Não foram,contudo, os professores que degradaram o ensino brasileiro público. Foram os governos de uns anos para cá, com políticas educacionais enganosas, onde o ensino valia mais pela burocracia e pelas estatísticas enganosas.
De nada vale uma modernização de fachada na escola brasileira pública se, na prática, pouco se fez notar de mudanças progressistas. Só demagogias, contando com o conluio e o silêncio nefasto de grande parte do próprio professorado.

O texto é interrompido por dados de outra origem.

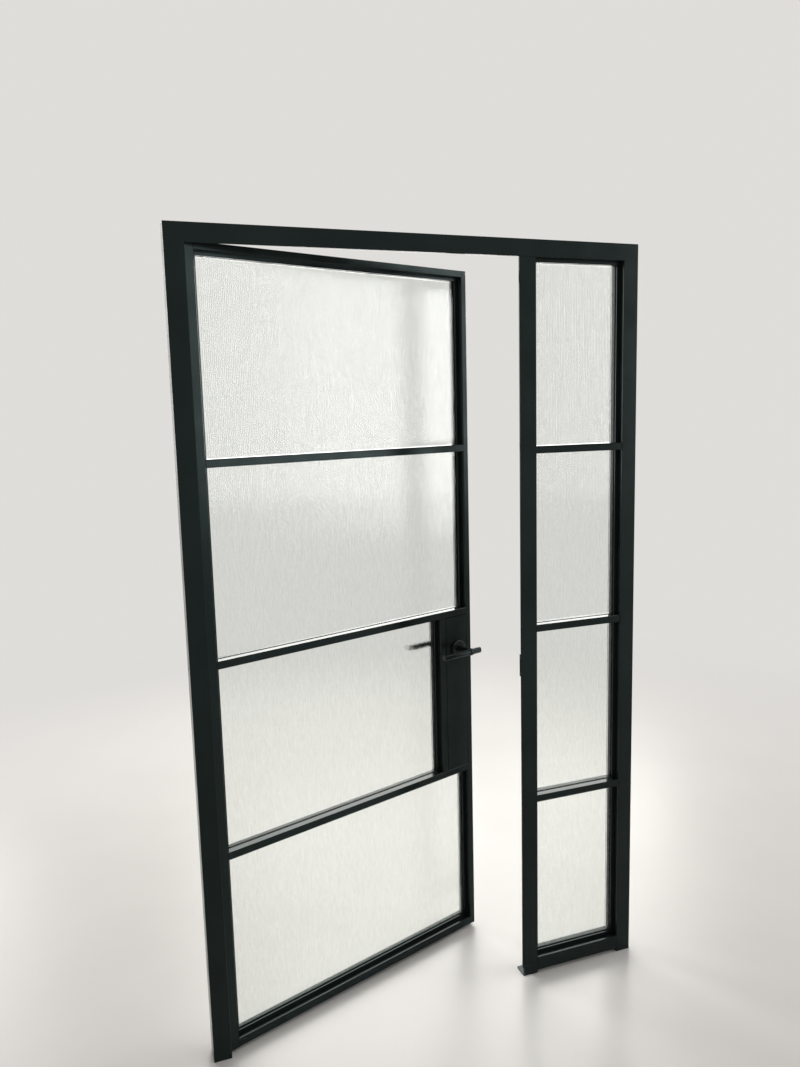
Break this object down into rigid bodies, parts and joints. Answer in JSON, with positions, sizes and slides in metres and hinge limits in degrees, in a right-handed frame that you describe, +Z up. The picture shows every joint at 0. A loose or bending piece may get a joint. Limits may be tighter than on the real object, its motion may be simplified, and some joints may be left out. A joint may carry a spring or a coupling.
{
  "type": "glass door",
  "caption": "Slim black framed door with reeded glass: a hinged leaf with level glazing bars and a bar lever, beside a fixed glazed side panel.",
  "frame": {"origin": "centre of the hinge jamb's foot, on the floor", "axes": "+X along the frame from the hinge side to the side panel, +Y from the stop side to the side the leaf opens to, +Z up"},
  "size_m": [1.2671, 0.3896, 2.1],
  "materials": {
    "black_coat": "satin powder coat",
    "lever_coat": "matt powder coat",
    "hinge_coat": "satin powder coat",
    "reeded_glass": "clear, upright reeds on the near face",
    "gasket_rubber": "matt",
    "zinc_steel": "zinc plated",
    "black_plastic": "moulded"
  },
  "bodies": {
    "frame": {"hinge_jamb": "black_coat", "outer_jamb": "black_coat", "head_rail": "black_coat", "mullion": "black_coat", "mullion_foot_plate": "black_coat", "panel_bottom_rail": "black_coat", "panel_bar_lower": "black_coat", "panel_bar_middle": "black_coat", "panel_bar_upper": "black_coat", "panel_glass_bottom": "reeded_glass", "panel_glass_lower": "reeded_glass", "panel_glass_upper": "reeded_glass", "panel_glass_top": "reeded_glass", "panel_beads_bottom": "black_coat", "panel_beads_lower": "black_coat", "panel_beads_upper": "black_coat", "panel_beads_top": "black_coat", "panel_gaskets": "gasket_rubber", "stop_seal": "gasket_rubber", "strike_plate": "black_coat", "strike_box": "black_plastic", "frame_hinges": "hinge_coat", "hinge_pins": "zinc_steel"},
    "leaf": {"hinge_stile": "black_coat", "lock_stile": "black_coat", "top_rail": "black_coat", "bottom_rail": "black_coat", "lock_bar": "black_coat", "leaf_bar_lower": "black_coat", "leaf_bar_middle": "black_coat", "leaf_bar_upper": "black_coat", "leaf_glass_bottom": "reeded_glass", "leaf_glass_lock": "reeded_glass", "leaf_glass_upper": "reeded_glass", "leaf_glass_top": "reeded_glass", "leaf_beads_bottom": "black_coat", "leaf_beads_lock": "black_coat", "leaf_beads_upper": "black_coat", "leaf_beads_top": "black_coat", "leaf_gaskets": "gasket_rubber", "lock_panel_near": "black_coat", "lock_panel_far": "black_coat", "rose_near": "lever_coat", "rose_far": "lever_coat", "lock_case": "zinc_steel", "lock_forend": "black_coat", "leaf_hinges": "hinge_coat"},
    "lever": {"lever_near": "lever_coat", "lever_far": "lever_coat", "spindle": "zinc_steel", "follower": "zinc_steel"},
    "latch": {"latch_bolt": "zinc_steel"}
  },
  "joints": [
    {"name": "leaf_hinge", "type": "hinge", "parent": "frame", "child": "leaf", "pos_m": [0.0155, 0.0325, 1.04], "axis": [0, 0, 1], "range_deg": [-18.6, 91.4]},
    {"name": "lever_turn", "type": "hinge", "parent": "leaf", "child": "lever", "pos_m": [0.80515, 0.26871, 0.94], "axis": [0.319, -0.9478, 0], "range_deg": [0, 42], "stiffness_Nm_per_rad": 1.5, "springref_deg": -28.65},
    {"name": "latch_slide", "type": "slide", "parent": "leaf", "child": "latch", "axis": [0.9478, 0.319, 0], "range_m": [0, 0.014]}
  ]
}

Com o crescimento estrondoso da população brasileira, e, por conseguinte, com o aumento ciclópico do número de alunos em todo o país, sobretudo de extratos baixos e médios da sociedade, a educação se tornou de massa, e não se deu, em troca,uma sustentação pedagógica efetiva, real, correspondente aos avanços do campo da Educação no mundo civilizado.Ou melhor dizendo, com o desenvolvimento das teorias ligadas ao ensino e à aprendizagem, só uma parcela pequena da escola brasileira tem acesso a esse avanço de técnicas e de didática no ensino-aprendizagem, a do aluno pertencente aos aquinhoados economicamente que podiam estudar nas grandes e prestigiosas escolas brasileiras, ficando a outra parte da população em idade escolar relegada às escolas da s prefeituras e da rede estadual. Existem, na verdade, dois tipos de escola, a dos afortunados e a dos pobres.

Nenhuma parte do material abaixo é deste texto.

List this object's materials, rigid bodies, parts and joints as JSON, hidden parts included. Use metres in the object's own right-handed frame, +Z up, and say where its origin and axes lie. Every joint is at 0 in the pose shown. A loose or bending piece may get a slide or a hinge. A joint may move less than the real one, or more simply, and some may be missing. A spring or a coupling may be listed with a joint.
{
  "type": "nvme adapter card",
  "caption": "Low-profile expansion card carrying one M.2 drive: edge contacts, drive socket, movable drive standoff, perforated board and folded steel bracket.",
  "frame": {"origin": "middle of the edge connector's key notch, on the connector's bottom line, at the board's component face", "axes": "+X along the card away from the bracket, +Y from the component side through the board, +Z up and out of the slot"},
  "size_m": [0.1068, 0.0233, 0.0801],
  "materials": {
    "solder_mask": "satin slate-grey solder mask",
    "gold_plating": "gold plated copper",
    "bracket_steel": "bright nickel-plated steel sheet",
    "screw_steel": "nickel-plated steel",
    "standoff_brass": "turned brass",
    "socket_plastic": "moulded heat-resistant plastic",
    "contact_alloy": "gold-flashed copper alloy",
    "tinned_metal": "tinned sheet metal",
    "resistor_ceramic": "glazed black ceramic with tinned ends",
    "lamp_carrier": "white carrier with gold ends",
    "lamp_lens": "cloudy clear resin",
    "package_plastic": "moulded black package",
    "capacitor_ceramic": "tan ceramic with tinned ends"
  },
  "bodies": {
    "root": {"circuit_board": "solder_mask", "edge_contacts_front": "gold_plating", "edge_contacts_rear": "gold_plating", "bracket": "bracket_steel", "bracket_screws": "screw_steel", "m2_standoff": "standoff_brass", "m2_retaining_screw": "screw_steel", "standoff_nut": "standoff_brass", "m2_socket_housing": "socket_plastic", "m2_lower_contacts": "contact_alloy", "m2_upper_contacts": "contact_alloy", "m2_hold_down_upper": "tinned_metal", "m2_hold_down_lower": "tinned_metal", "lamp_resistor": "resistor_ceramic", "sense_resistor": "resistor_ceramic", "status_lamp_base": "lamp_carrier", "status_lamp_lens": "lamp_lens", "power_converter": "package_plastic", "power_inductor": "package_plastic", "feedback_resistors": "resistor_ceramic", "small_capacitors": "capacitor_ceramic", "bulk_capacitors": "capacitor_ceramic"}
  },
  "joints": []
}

O crescimento do país em algumas áreas pôde ter nível de excelência, mas a educação pública dos estados e municípios não de beneficiou desses avanços econômicos, tecnológicos e de alto padrão de ensino só acessível às famílias de elevado poder econômico.
Aqui se explica o descompasso gritante entre o ensino público e o privado de alta qualidade, não se olvidando o fato de que, no ensino privado há, conforme o nível e estrutura de cada escola, o mesmo nível de descalabro didático-pedagógico que se igual, assim ao ensino público em geral. Esta é uma das indecências de ensino fundamental, médio e - não podemos calar - superior privado no país.
Com o abandono do ensino público municipal e estadual pelas autoridades responsáveis pela educação de forma generalizada e por longos anos, prejudicada ainda pela deterioração crescente dos baixos salários, o professor teve sua profissão aviltada, desrespeitada colocada em plano subalterno em relação a outras carreiras liberais. E nisso os professores não contaram com o apoio dos pais dos alunos que só sabem cobrar dos docentes e não lhes perguntam por que razão os professores não oferecem um ensino de qualidade real. Em passeatas de professores reivindicando há longos anos, e sem sucesso, por melhoria de condições de trabalho e de salários, os mestres nunca tiveram o apoio e a solidariedade nem das famílias nem da mídia que, muitas vezes, em reportagens, colocam os pais de alunos contra o .professorado..
Em país capitalista como o nosso, só se respeita um profissional quando este é bem remunerado, o que é uma insensatez e falta de sensibilidade da sociedade brasileira, talvez não só brasileira, pois em alguns outros países o professor não é bem remunerado. O nível de consciência da sociedade brasileira está longe de atingir aquele ponto desejável em que a família bem esclarecida compreenda os valores e a dimensão da atividade do ensino. Só com uma sociedade esclarecida e politicamente consciente é que se conseguirá valorizar a figura do professor, o seu trabalho, a grandeza do que significa para o desenvolvimento cultural, econômico, tecnológico e científico de uma nação que se preza e aspira a um desenvolvimento integral..
Enquanto tivermos governos que desprezam os valores do ensino, da educação, da aprendizagem efetiva e da pessoa do professor do ensino fundamental e médio, as nossas escolas públicas municipais e estaduais não passarão de ser reservatórios onde grassam a criminalidade, o uso da droga, a violência nas escolas e contra a os professores que há muito perdeu o respeito dos alunos, alguns até delinquentes – isso mesmo! - que vão às escolas somente para atrapalharem a atividade do professor, constrangendo-os e até mesmo – e são muitíssimos os casos em todo o país - praticando, repito, atos de selvageria contra os docentes, utilizando palavras de baixo calão contra os mestres, desrespeitando o interior da sala de aula, provocando neste ambiente, que deveria ser sagrado para o exercício da aprendizagem e a convivência harmoniosa entre alunos e mestres, .brigas entre si, tumultos, gritarias, impossibilitando qualquer aprendizagem em sala. É o pior momento vivido pela escola pública brasileira.
A atual fase em que se encontra o ensino público do Rio de Janeiro talvez seja a mais grave se confrontada com um período que tão bem vivenciei como professor da rede pública. Aludo ao período que medeia entre os anos 1976 e 1998. Este desmando na escola pública é fruto apodrecido de um país que não encontrou, até hoje, o caminho certo e definitivo de uma escola pública respeitada pela sociedade brasileira, não a contrafação de uma escola pública que temos hoje, um caso de polícia contra os poderes políticos.